The Contract (Michael Hui, 1978)

The Contract (Michael Hui, 1978)

I guess the BBC asked a bunch of people for their top ten comedy lists. They didn’t ask me, but as I’m completely incapable of resisting the siren call of list-making, I made one anyway and put this film in at the bottom, ahead of favorites like Trouble in Paradise, Annie Hall, The Princess Bride, The Awful Truth, City Lights, The Philadelphia Story, Wheels on Meals, Kung Fu Hustle, Ishtar, most of which I eliminated for generic purity reasons (romantic comedy vs comedy), and Airplane!, which I forgot and therefore invalidates the whole list. I wanted to include a Michael Hui movie purely for propagandistic reasons: he simply isn’t as well known in the West as he should be, and this is, I think, his best film.

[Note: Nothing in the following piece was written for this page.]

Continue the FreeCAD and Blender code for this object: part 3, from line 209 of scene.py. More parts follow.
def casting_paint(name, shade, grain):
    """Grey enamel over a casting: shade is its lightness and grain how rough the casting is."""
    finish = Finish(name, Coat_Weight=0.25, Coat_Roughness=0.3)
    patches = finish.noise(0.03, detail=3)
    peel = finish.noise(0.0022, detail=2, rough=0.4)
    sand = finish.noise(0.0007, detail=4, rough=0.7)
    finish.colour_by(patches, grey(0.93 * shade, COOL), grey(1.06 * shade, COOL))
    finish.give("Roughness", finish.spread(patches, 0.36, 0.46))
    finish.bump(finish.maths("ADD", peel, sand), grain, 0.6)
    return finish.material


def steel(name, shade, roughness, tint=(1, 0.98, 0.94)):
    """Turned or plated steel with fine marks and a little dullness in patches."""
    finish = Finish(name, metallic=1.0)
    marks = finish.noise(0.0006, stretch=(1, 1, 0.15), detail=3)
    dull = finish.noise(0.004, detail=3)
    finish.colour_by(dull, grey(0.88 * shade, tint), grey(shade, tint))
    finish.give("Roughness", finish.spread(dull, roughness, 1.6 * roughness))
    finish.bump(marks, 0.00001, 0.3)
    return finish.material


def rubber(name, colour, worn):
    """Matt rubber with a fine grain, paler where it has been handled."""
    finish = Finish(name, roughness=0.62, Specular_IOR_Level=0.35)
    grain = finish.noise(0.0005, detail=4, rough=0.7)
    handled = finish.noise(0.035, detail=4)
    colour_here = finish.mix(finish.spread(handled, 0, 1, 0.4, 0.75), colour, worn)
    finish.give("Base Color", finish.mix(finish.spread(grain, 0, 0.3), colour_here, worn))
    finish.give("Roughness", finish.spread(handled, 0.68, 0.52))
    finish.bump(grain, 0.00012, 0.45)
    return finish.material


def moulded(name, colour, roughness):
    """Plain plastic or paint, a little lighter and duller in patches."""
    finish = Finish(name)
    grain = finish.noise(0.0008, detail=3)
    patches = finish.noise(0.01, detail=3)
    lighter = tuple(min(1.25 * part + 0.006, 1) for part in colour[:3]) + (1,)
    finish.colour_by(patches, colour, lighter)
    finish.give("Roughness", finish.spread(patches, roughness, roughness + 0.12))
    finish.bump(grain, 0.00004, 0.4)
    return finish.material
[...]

For about a decade from the mid-70s to the mid-80s, Michael Hui almost single-handedly resurrected Cantonese cinema as it was about to be swamped by the Shaw Brothers’ Mandarin language productions, while at the same time adapting the vaudevillian traditions of American comedy to modern Hong Kong, paving the way on the one hand for the Hong Kong New Wave, Jackie Chan, Sammo Hung, and Yuen Woo-ping and on the other for Stephen Chow and Wong Jing.

Michael stars with his brothers Ricky and Sam (himself a major Cantonese pop star). He works at a TV studio ("MTV"—the M is for “mouse”), trying to find a breakthrough role that will make him a star, but his clumsiness and general idiocy tend to make a mess of things whenever he gets to perform (as a background dancer, as an archery target). When a rival studio ("TVC"—the C is for “cat”) offers him a job as a game show host, he finds that he’s signed an awful eight-year contract with MTV which he then attempts to steal, eliciting Ricky’s help to crack the safe where it’s stored. The last half of the film is mostly an extended chase sequence, as Michael flees from the Bond-villain-esque henchmen of the studio head while also trying to free Ricky from inside the safe (it’s complicated). Sam gets involved as a magician aspiring to a TV contract whose assistant/sister is in love with Ricky and who is being tormented by an already-established TV magician.

The film is essentially a series of set-piece gags inspired by the classics: Harold Lloyd climbing a building, Charlie Chaplin trapped in an out-of-control machine, Buster Keaton having a wall fall on him, alongside Network-level satire on the nature of corporate television, biting, absurd, and completely unpretentious. Before moving into films, Michael had worked on TV as both a game show host and the Hui Brothers’ extremely successful sketch comedy/variety show (imagine a Cantonese Laugh-In), and there’s a pure love of performance that leavens the film’s harder edges (the Let’s Make a Deal-inspired game show Michael hosts is Verhoevean in its cruelty, but Michael’s joy in finally being on center stage is irresistible nonetheless). His other films (Games Gamblers Play, The Private Eyes, Security Unlimited) are more anarchic, more misanthropic (while the later Chicken and Duck Talk is much more conventional, with a warm mainstream heart), but The Contract captures best that lunatic balance the performer must maintain: the desperate desire to please an audience for whom they have utter contempt.